STORED DATA »
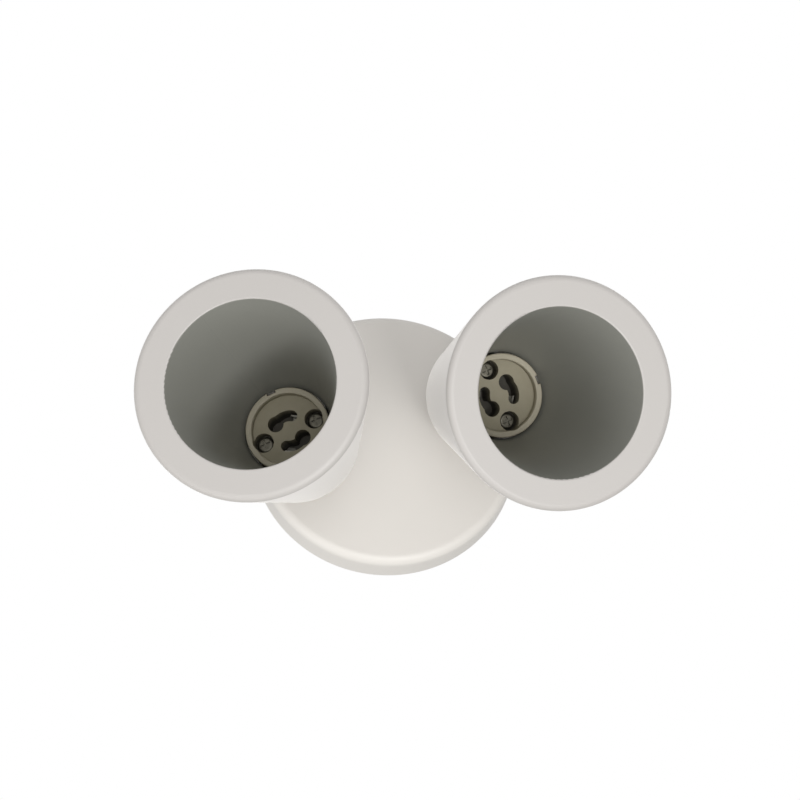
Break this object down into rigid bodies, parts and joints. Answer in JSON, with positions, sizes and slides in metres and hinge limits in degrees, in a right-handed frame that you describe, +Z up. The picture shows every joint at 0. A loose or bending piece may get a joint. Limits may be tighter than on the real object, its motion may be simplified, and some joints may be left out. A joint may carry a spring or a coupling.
{
  "type": "pivoting spotlight wall light",
  "caption": "Wall light with tapered cup shades on swivelling, tilting forks, standing on a shallow round canopy.",
  "frame": {"origin": "middle of the canopy's back face, on the wall plane", "axes": "+Y points into the wall and the light stands out towards -Y, +Z is up, X runs along the line through the two swivels"},
  "size_m": [0.1598, 0.1263, 0.1159],
  "materials": {
    "body_paint": "die casting with satin off-white powder coat",
    "canopy_paint": "pressed steel with satin off-white powder coat",
    "painted_screw": "screw with off-white head",
    "zinc_steel": "zinc plated",
    "brass": "bare",
    "contact_spring": "nickel plated spring strip",
    "terminal_plastic": "moulded",
    "nylon": "moulded",
    "fibre": "hard fibre",
    "holder_ceramic": "unglazed steatite, cream"
  },
  "bodies": {
    "base": {"wall_bracket": "zinc_steel", "canopy": "canopy_paint", "canopy_screws": "painted_screw", "terminal_block": "terminal_plastic", "terminal_sleeves": "brass", "terminal_screws": "zinc_steel", "terminal_fixings": "zinc_steel", "earth_screw": "brass", "earth_washer": "brass", "glide_washer_left": "nylon", "glide_washer_right": "nylon", "stop_pin_left": "zinc_steel", "stop_pin_right": "zinc_steel"},
    "swivel_left": {"fork_left": "body_paint", "stem_washer_left": "zinc_steel", "stem_nut_left": "zinc_steel", "tilt_screw_left": "painted_screw", "tilt_nut_left": "painted_screw", "tilt_washers_left": "fibre"},
    "head_left": {"knuckle_left": "body_paint", "shade_left": "body_paint", "head_nut_left": "zinc_steel", "holder_bracket_left": "zinc_steel", "holder_cover_left": "fibre", "lampholder_left": "holder_ceramic", "contacts_left": "contact_spring", "holder_screws_left": "zinc_steel"},
    "swivel_right": {"fork_right": "body_paint", "stem_washer_right": "zinc_steel", "stem_nut_right": "zinc_steel", "tilt_screw_right": "painted_screw", "tilt_nut_right": "painted_screw", "tilt_washers_right": "fibre"},
    "head_right": {"knuckle_right": "body_paint", "shade_right": "body_paint", "head_nut_right": "zinc_steel", "holder_bracket_right": "zinc_steel", "holder_cover_right": "fibre", "lampholder_right": "holder_ceramic", "contacts_right": "contact_spring", "holder_screws_right": "zinc_steel"}
  },
  "joints": [
    {"name": "swivel_left_turn", "type": "hinge", "parent": "base", "child": "swivel_left", "pos_m": [-0.03, -0.012, 0], "axis": [0, -1, 0], "range_deg": [-60, 35]},
    {"name": "tilt_left", "type": "hinge", "parent": "swivel_left", "child": "head_left", "pos_m": [-0.03, -0.0245, 0], "axis": [0.238, 0, -0.9713], "range_deg": [-3, 43]},
    {"name": "swivel_right_turn", "type": "hinge", "parent": "base", "child": "swivel_right", "pos_m": [0.03, -0.012, 0], "axis": [0, -1, 0], "range_deg": [-8, 178]},
    {"name": "tilt_right", "type": "hinge", "parent": "swivel_right", "child": "head_right", "pos_m": [0.03, -0.0245, 0], "axis": [0.9959, 0, 0.0906], "range_deg": [-21, 36]}
  ]
}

PROBLEM REQUIREMENTS » Repeat the data verbatim.

REPLY TO THE EXERCISE »
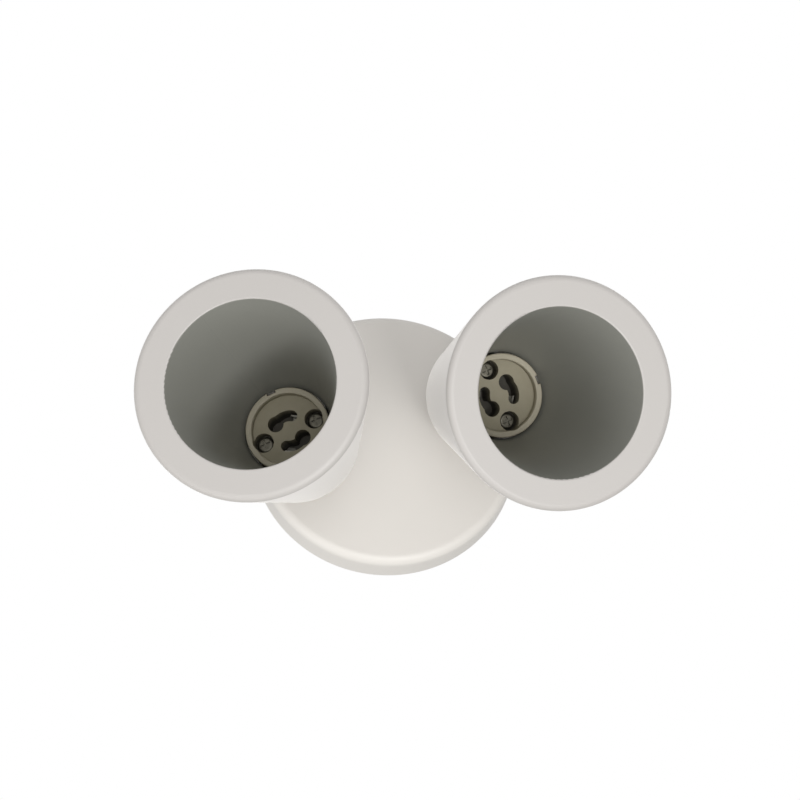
Break this object down into rigid bodies, parts and joints. Answer in JSON, with positions, sizes and slides in metres and hinge limits in degrees, in a right-handed frame that you describe, +Z up. The picture shows every joint at 0. A loose or bending piece may get a joint. Limits may be tighter than on the real object, its motion may be simplified, and some joints may be left out. A joint may carry a spring or a coupling.
{
  "type": "pivoting spotlight wall light",
  "caption": "Wall light with tapered cup shades on swivelling, tilting forks, standing on a shallow round canopy.",
  "frame": {"origin": "middle of the canopy's back face, on the wall plane", "axes": "+Y points into the wall and the light stands out towards -Y, +Z is up, X runs along the line through the two swivels"},
  "size_m": [0.1598, 0.1263, 0.1159],
  "materials": {
    "body_paint": "die casting with satin off-white powder coat",
    "canopy_paint": "pressed steel with satin off-white powder coat",
    "painted_screw": "screw with off-white head",
    "zinc_steel": "zinc plated",
    "brass": "bare",
    "contact_spring": "nickel plated spring strip",
    "terminal_plastic": "moulded",
    "nylon": "moulded",
    "fibre": "hard fibre",
    "holder_ceramic": "unglazed steatite, cream"
  },
  "bodies": {
    "base": {"wall_bracket": "zinc_steel", "canopy": "canopy_paint", "canopy_screws": "painted_screw", "terminal_block": "terminal_plastic", "terminal_sleeves": "brass", "terminal_screws": "zinc_steel", "terminal_fixings": "zinc_steel", "earth_screw": "brass", "earth_washer": "brass", "glide_washer_left": "nylon", "glide_washer_right": "nylon", "stop_pin_left": "zinc_steel", "stop_pin_right": "zinc_steel"},
    "swivel_left": {"fork_left": "body_paint", "stem_washer_left": "zinc_steel", "stem_nut_left": "zinc_steel", "tilt_screw_left": "painted_screw", "tilt_nut_left": "painted_screw", "tilt_washers_left": "fibre"},
    "head_left": {"knuckle_left": "body_paint", "shade_left": "body_paint", "head_nut_left": "zinc_steel", "holder_bracket_left": "zinc_steel", "holder_cover_left": "fibre", "lampholder_left": "holder_ceramic", "contacts_left": "contact_spring", "holder_screws_left": "zinc_steel"},
    "swivel_right": {"fork_right": "body_paint", "stem_washer_right": "zinc_steel", "stem_nut_right": "zinc_steel", "tilt_screw_right": "painted_screw", "tilt_nut_right": "painted_screw", "tilt_washers_right": "fibre"},
    "head_right": {"knuckle_right": "body_paint", "shade_right": "body_paint", "head_nut_right": "zinc_steel", "holder_bracket_right": "zinc_steel", "holder_cover_right": "fibre", "lampholder_right": "holder_ceramic", "contacts_right": "contact_spring", "holder_screws_right": "zinc_steel"}
  },
  "joints": [
    {"name": "swivel_left_turn", "type": "hinge", "parent": "base", "child": "swivel_left", "pos_m": [-0.03, -0.012, 0], "axis": [0, -1, 0], "range_deg": [-60, 35]},
    {"name": "tilt_left", "type": "hinge", "parent": "swivel_left", "child": "head_left", "pos_m": [-0.03, -0.0245, 0], "axis": [0.238, 0, -0.9713], "range_deg": [-3, 43]},
    {"name": "swivel_right_turn", "type": "hinge", "parent": "base", "child": "swivel_right", "pos_m": [0.03, -0.012, 0], "axis": [0, -1, 0], "range_deg": [-8, 178]},
    {"name": "tilt_right", "type": "hinge", "parent": "swivel_right", "child": "head_right", "pos_m": [0.03, -0.0245, 0], "axis": [0.9959, 0, 0.0906], "range_deg": [-21, 36]}
  ]
}